If the Client has access to both the private network (WAN) and Internet
If the Client only has access to the Internet:
Enabling Remote Internet Security with One Time Authentication has impacts on other features.
The internal DNS and DNS forwarding configurations for your account are ignored for users granted access only to the Internet.
If a user has only Internet access, the Cato Internet DNS (10.254.254.1) is used as their primary DNS and their secondary DNS is 220.127.116.11.
You can configure users with Always-On enabled to require authentication to Cato when the Client is connected in Office Mode. For more information, see Protecting SDP Users with Always-On Security.
A user configured in a Client Connectivity Policy rule that allows access the Internet with a Low Confidence Level (Cato Authentication token expired) does not need to authenticate in Office Mode. The Client Connectivity Policy configuration overrides the Always-On configuration in Office Mode.
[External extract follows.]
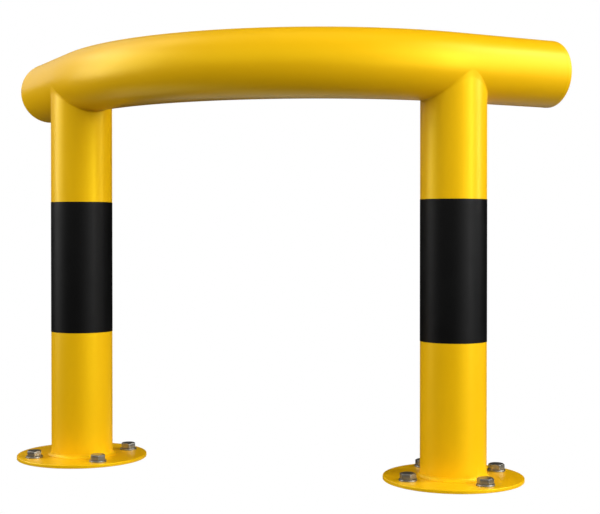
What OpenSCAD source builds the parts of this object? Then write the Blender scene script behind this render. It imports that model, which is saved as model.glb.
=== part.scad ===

Pre-Login configurations are not impacted by configurations for Remote Internet Security with One Time Authentication. Before users authenticate, traffic is routed as follows:
Clients that with Always-On enabled are only allowed to connect to resources defined in Allowed Destinations, Internet traffic is blocked.
Clients without Always-On enabled can connect to resources defined in Allowed Destinations and access unsecured Internet access.
For more information about Pre-Login, see Using Windows Pre Login and the SDP Client.
After users authenticate and the authentication token is valid, all traffic passes through the Cato PoP and is inspected by Cato's security engines in accordance with your security policies.
After the authentication token expires, you can allow Internet traffic to continue to pass through the Cato PoP. This provides continuous secured Internet access even though the user is unauthenticated. For secured private access, users are still required to re-authenticate to gain access according to your WAN Firewall policy.